Monster from Green Hell (1957)
"The mammoth monster that terrorised the Earth"
Plot
When a US experimental rocket stays in space longer than it should do, the test wasps aboard are exposed to unhealthy levels cosmic radiation. The rocket crash lands in Africa and soon there are strange reports of monsters from a region known by the natives as "Green Hell." The scientific team responsible for the testing go to Africa to find out the truth.
One of the last of the giant radiation-mutated monster flicks to come out of America in the 50s, you can well and truly tell that they'd reached the bottom of the barrel for ideas with Monster from Green Hell. The sci-fi cycle was on the slide thanks to oversaturation and, in the same year as this was released, Hammer Film Productions in the UK were about to revolutionise and regenerate the horror genre with The Curse of Frankenstein in all of its glorious Gothic colour and usher in a new boom period for true fright flicks once more. These old black and white monster movies were no longer pulling in the punters and looked rather antiquated in comparison with the lavish colour outings now making waves across the world. And when you have a bottom of the barrel outing like Monster from Green Hell, the writing was on the wall.
It's not really the fault of the monsters that the film is rubbish, it's just the film is so talky and you hardly get to see them. A good half of Monster from Green Hell is spent with the science expedition trekking across Africa, stumbling across hostile tribes and poisonous rivers, losing porters and dying of thirst in some sort of low budget adventure romp. You'd have thought the fact they had to travel on foot for twenty-seven days to reach their destination would have spurred some editing and maybe some sort of ‘travel montage’ of the actors in various poses and scenes to show us in brief that they were walking. I would have bought it. That would have freed up plenty more screen time to build the monsters and the damage they were causing. But instead of just skimming it over and making the audience believe they've travelled that far, we actually have to sit through it and watch every painful footstep. In reality this is just a cheap ploy to cram as much stock footage in here from other films to save the cost and pad the running time. There's plenty of shots of elephants stampeding, giraffes running across plains, footage culled from the 1939 movie Stanley and Livingstone of the hostile tribe chasing the expedition (the characters in this one even dress the same as the stock footage so that it looks like its all freshly shot material) and they even throw in some vultures for good measure with a pointless poison river which isn't explained nor mentioned for the rest of the film. I now know why they chose to set this in Africa, unlike the majority of the 50s atomic monster movies!

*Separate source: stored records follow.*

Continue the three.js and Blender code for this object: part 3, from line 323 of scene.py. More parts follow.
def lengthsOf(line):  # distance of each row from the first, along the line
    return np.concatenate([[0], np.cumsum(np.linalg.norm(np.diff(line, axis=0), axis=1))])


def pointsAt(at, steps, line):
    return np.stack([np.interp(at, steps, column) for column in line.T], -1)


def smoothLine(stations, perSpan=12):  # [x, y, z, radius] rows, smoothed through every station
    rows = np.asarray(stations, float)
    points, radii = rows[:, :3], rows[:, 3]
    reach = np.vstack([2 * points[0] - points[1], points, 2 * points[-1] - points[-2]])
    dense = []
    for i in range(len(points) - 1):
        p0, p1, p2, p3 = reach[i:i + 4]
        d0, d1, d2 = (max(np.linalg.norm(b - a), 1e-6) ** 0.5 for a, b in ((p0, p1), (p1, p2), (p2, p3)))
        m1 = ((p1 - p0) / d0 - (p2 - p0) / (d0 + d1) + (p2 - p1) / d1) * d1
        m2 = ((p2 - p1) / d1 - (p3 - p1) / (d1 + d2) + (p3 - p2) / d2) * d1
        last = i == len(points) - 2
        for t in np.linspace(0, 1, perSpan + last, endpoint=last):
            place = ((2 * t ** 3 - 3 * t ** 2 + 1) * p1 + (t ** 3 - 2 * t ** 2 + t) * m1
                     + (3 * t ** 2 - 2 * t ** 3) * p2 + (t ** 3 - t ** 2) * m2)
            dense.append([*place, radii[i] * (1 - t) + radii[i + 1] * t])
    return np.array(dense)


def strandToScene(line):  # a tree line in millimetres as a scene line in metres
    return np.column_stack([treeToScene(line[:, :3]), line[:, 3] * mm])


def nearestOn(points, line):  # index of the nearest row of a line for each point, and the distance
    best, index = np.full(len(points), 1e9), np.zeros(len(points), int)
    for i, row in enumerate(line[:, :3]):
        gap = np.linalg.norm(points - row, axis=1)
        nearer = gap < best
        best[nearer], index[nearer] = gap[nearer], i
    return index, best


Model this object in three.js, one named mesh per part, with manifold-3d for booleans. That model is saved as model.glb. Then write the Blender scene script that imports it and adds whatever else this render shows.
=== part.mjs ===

Somewhere down the line, Monster from Green Hell remembers it is a monster movie after all. Apart from the brief glimpses of the wasps about eight minutes into the film, it's at least another ten minutes before we even get anywhere close to seeing them again and then another thirty minutes after that. There's a random stop motion wasp fighting a stop motion snake scene battle which, despite showcasing some half-decent effects, doesn't really add anything to the film. And it also begs the question as to why if the characters were so worried about the giant wasps, then why the hell aren't they worried about the giant snake which is just as big and deadly?

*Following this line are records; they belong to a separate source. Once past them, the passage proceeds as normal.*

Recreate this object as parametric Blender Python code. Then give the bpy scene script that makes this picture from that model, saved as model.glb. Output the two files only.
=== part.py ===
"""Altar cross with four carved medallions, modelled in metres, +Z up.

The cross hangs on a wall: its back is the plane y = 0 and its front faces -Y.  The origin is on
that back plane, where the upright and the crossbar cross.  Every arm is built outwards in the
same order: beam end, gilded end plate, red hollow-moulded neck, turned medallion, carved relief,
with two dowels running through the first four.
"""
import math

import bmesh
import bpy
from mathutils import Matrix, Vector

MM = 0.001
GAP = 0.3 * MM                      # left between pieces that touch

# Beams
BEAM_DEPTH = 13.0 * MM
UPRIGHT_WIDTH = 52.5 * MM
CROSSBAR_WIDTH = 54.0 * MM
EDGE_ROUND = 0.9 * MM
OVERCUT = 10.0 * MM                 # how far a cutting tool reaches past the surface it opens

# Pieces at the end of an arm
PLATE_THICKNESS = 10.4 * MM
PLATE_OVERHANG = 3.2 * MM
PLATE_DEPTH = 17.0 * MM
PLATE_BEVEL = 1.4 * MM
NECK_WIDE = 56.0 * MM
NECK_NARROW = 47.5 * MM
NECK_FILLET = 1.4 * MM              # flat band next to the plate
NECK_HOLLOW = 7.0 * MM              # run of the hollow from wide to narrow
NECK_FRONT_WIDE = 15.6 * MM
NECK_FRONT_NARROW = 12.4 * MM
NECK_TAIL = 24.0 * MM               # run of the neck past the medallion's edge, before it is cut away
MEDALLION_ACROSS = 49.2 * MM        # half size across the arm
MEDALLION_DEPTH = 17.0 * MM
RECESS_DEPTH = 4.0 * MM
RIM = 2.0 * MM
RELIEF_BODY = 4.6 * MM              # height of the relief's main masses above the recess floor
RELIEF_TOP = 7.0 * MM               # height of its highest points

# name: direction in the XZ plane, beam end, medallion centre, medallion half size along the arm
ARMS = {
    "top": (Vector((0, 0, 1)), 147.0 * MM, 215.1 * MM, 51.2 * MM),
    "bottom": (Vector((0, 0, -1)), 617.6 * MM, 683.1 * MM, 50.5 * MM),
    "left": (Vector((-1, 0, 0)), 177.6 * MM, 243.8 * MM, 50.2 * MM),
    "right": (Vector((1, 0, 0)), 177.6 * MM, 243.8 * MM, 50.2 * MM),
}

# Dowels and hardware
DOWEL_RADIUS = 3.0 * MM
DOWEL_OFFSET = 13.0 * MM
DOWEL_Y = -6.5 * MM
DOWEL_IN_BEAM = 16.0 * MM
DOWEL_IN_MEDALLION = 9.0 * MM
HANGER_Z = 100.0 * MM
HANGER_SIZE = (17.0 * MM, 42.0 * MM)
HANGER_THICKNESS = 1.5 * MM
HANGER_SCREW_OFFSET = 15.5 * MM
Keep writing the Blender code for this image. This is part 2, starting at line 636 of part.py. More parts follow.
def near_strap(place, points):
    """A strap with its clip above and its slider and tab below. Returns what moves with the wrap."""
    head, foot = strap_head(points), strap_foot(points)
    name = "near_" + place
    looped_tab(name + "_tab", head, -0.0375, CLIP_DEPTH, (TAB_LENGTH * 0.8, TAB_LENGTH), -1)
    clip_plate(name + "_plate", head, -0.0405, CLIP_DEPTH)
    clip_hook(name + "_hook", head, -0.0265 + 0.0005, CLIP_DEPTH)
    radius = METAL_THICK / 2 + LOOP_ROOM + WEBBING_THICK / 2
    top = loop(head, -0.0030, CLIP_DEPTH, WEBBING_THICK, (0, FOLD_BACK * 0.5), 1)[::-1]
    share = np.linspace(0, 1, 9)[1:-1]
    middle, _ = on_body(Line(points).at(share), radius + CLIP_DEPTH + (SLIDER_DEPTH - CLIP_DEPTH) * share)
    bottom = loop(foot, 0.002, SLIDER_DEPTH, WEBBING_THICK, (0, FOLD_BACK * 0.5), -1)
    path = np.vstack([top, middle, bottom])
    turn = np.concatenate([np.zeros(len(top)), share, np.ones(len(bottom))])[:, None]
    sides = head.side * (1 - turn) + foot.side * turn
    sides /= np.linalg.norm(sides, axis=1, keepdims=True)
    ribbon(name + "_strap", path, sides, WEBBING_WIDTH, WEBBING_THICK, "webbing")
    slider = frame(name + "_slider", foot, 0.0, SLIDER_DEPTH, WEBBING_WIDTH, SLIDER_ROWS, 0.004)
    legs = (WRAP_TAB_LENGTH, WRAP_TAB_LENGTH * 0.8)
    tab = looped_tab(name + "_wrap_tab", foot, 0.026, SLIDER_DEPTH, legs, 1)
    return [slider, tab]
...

Eventually they find the wasps' nest and by this mean I around an hour into a film which has a running time of one hour and ten minutes. You'd think this would lead to some big wasps versus humans finale in which some of the minor cannon fodder characters would be killed and the hero survives and gets the girl as per the formula this genre had established. But nope, that would mean doing something remotely interesting with the giant wasps, which are still hiding away off-screen. Instead, the group find themselves trapped in a cave and cue another few minutes of characters fumbling in the dark trying to find a way out. And as soon as they do, the volcano erupts and kills off the wasps! There's no confrontation between the humans and wasps, no real pay-off, just a cheap ending which allows more stock footage, this time of a volcanic eruption, to be used. So you mean to tell me that the humans didn't even need to trek to Africa to kill the wasps as the volcano would have done it anyway? Great way to ruin your story!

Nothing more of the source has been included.